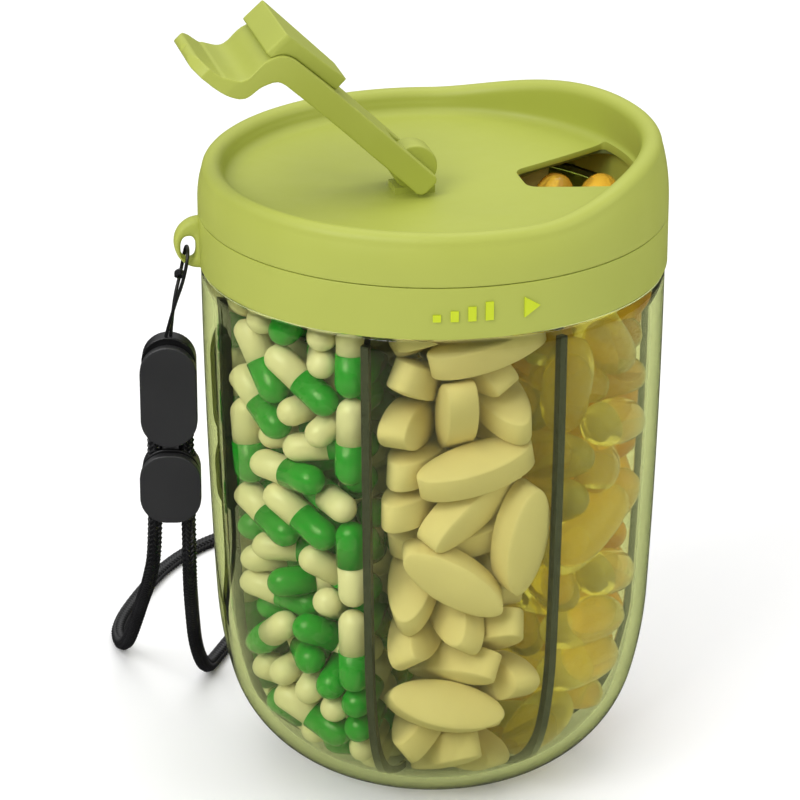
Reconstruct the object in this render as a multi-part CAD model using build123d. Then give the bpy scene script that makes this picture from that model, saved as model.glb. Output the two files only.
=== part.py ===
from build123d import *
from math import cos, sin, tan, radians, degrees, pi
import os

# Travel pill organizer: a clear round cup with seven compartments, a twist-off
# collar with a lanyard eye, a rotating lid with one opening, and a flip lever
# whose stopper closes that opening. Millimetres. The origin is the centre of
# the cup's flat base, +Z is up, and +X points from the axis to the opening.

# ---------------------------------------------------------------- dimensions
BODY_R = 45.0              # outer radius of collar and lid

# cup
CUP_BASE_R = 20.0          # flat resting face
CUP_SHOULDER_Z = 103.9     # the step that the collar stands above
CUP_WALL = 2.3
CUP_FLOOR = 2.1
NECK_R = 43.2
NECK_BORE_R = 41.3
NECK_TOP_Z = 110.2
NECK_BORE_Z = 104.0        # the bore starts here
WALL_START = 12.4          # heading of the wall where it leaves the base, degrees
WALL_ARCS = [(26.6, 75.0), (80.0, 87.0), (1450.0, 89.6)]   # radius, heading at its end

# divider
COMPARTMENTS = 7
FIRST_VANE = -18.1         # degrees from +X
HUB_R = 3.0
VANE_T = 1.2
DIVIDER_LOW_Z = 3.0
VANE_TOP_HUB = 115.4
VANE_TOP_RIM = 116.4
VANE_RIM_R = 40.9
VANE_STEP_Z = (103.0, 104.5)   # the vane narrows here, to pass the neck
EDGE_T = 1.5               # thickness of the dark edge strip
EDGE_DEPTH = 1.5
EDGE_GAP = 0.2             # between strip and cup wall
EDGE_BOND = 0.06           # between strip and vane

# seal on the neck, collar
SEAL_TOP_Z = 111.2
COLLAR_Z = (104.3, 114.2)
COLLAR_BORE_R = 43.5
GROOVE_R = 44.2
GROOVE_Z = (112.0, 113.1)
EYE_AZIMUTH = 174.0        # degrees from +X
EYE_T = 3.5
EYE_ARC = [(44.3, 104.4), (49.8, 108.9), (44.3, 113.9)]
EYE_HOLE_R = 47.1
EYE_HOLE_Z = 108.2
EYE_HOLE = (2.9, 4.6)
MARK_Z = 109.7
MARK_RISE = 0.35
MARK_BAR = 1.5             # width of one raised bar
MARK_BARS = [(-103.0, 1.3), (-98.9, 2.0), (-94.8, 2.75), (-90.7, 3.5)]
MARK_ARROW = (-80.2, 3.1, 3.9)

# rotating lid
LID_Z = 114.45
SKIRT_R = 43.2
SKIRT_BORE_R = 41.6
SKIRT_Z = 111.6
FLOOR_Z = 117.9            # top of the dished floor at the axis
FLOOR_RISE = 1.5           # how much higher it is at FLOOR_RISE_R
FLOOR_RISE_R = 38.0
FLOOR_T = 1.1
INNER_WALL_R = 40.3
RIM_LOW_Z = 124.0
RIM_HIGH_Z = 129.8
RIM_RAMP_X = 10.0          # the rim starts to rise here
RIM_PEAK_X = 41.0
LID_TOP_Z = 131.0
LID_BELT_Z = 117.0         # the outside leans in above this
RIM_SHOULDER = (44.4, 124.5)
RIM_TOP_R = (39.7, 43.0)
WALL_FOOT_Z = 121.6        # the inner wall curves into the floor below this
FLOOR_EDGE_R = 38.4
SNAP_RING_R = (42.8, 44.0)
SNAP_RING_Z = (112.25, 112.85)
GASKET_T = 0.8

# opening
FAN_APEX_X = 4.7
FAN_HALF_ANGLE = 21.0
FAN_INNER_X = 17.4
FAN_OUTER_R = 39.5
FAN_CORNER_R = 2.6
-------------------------
**Set problem:**
Write out the whole listing exactly.

**Full response:**
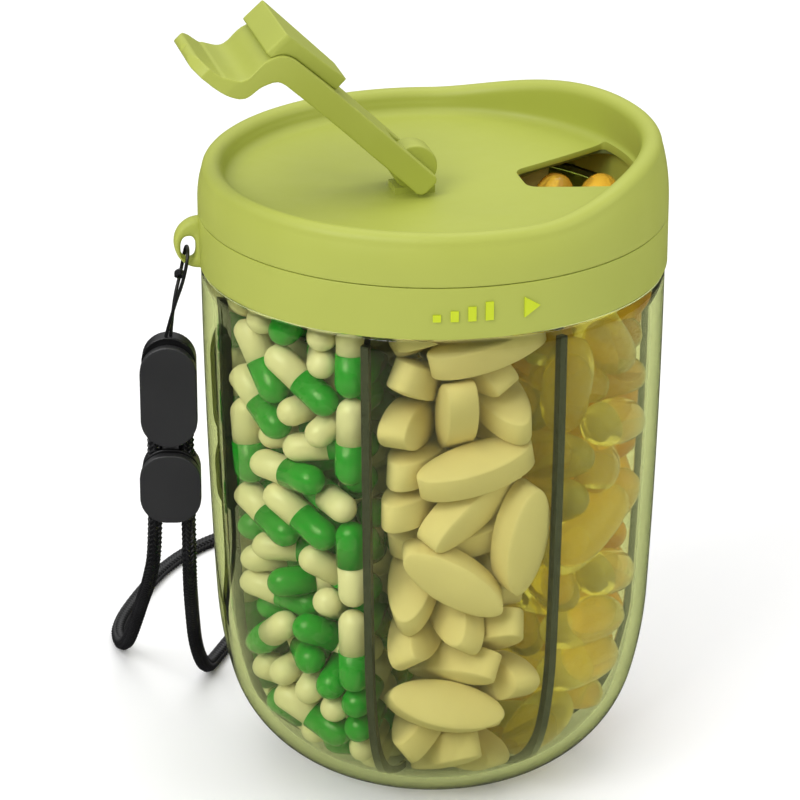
Reconstruct the object in this render as a multi-part CAD model using build123d. Then give the bpy scene script that makes this picture from that model, saved as model.glb. Output the two files only.
=== part.py ===
from build123d import *
from math import cos, sin, tan, radians, degrees, pi
import os

# Travel pill organizer: a clear round cup with seven compartments, a twist-off
# collar with a lanyard eye, a rotating lid with one opening, and a flip lever
# whose stopper closes that opening. Millimetres. The origin is the centre of
# the cup's flat base, +Z is up, and +X points from the axis to the opening.

# ---------------------------------------------------------------- dimensions
BODY_R = 45.0              # outer radius of collar and lid

# cup
CUP_BASE_R = 20.0          # flat resting face
CUP_SHOULDER_Z = 103.9     # the step that the collar stands above
CUP_WALL = 2.3
CUP_FLOOR = 2.1
NECK_R = 43.2
NECK_BORE_R = 41.3
NECK_TOP_Z = 110.2
NECK_BORE_Z = 104.0        # the bore starts here
WALL_START = 12.4          # heading of the wall where it leaves the base, degrees
WALL_ARCS = [(26.6, 75.0), (80.0, 87.0), (1450.0, 89.6)]   # radius, heading at its end

# divider
COMPARTMENTS = 7
FIRST_VANE = -18.1         # degrees from +X
HUB_R = 3.0
VANE_T = 1.2
DIVIDER_LOW_Z = 3.0
VANE_TOP_HUB = 115.4
VANE_TOP_RIM = 116.4
VANE_RIM_R = 40.9
VANE_STEP_Z = (103.0, 104.5)   # the vane narrows here, to pass the neck
EDGE_T = 1.5               # thickness of the dark edge strip
EDGE_DEPTH = 1.5
EDGE_GAP = 0.2             # between strip and cup wall
EDGE_BOND = 0.06           # between strip and vane

# seal on the neck, collar
SEAL_TOP_Z = 111.2
COLLAR_Z = (104.3, 114.2)
COLLAR_BORE_R = 43.5
GROOVE_R = 44.2
GROOVE_Z = (112.0, 113.1)
EYE_AZIMUTH = 174.0        # degrees from +X
EYE_T = 3.5
EYE_ARC = [(44.3, 104.4), (49.8, 108.9), (44.3, 113.9)]
EYE_HOLE_R = 47.1
EYE_HOLE_Z = 108.2
EYE_HOLE = (2.9, 4.6)
MARK_Z = 109.7
MARK_RISE = 0.35
MARK_BAR = 1.5             # width of one raised bar
MARK_BARS = [(-103.0, 1.3), (-98.9, 2.0), (-94.8, 2.75), (-90.7, 3.5)]
MARK_ARROW = (-80.2, 3.1, 3.9)

# rotating lid
LID_Z = 114.45
SKIRT_R = 43.2
SKIRT_BORE_R = 41.6
SKIRT_Z = 111.6
FLOOR_Z = 117.9            # top of the dished floor at the axis
FLOOR_RISE = 1.5           # how much higher it is at FLOOR_RISE_R
FLOOR_RISE_R = 38.0
FLOOR_T = 1.1
INNER_WALL_R = 40.3
RIM_LOW_Z = 124.0
RIM_HIGH_Z = 129.8
RIM_RAMP_X = 10.0          # the rim starts to rise here
RIM_PEAK_X = 41.0
LID_TOP_Z = 131.0
LID_BELT_Z = 117.0         # the outside leans in above this
RIM_SHOULDER = (44.4, 124.5)
RIM_TOP_R = (39.7, 43.0)
WALL_FOOT_Z = 121.6        # the inner wall curves into the floor below this
FLOOR_EDGE_R = 38.4
SNAP_RING_R = (42.8, 44.0)
SNAP_RING_Z = (112.25, 112.85)
GASKET_T = 0.8

# opening
FAN_APEX_X = 4.7
FAN_HALF_ANGLE = 21.0
FAN_INNER_X = 17.4
FAN_OUTER_R = 39.5
FAN_CORNER_R = 2.6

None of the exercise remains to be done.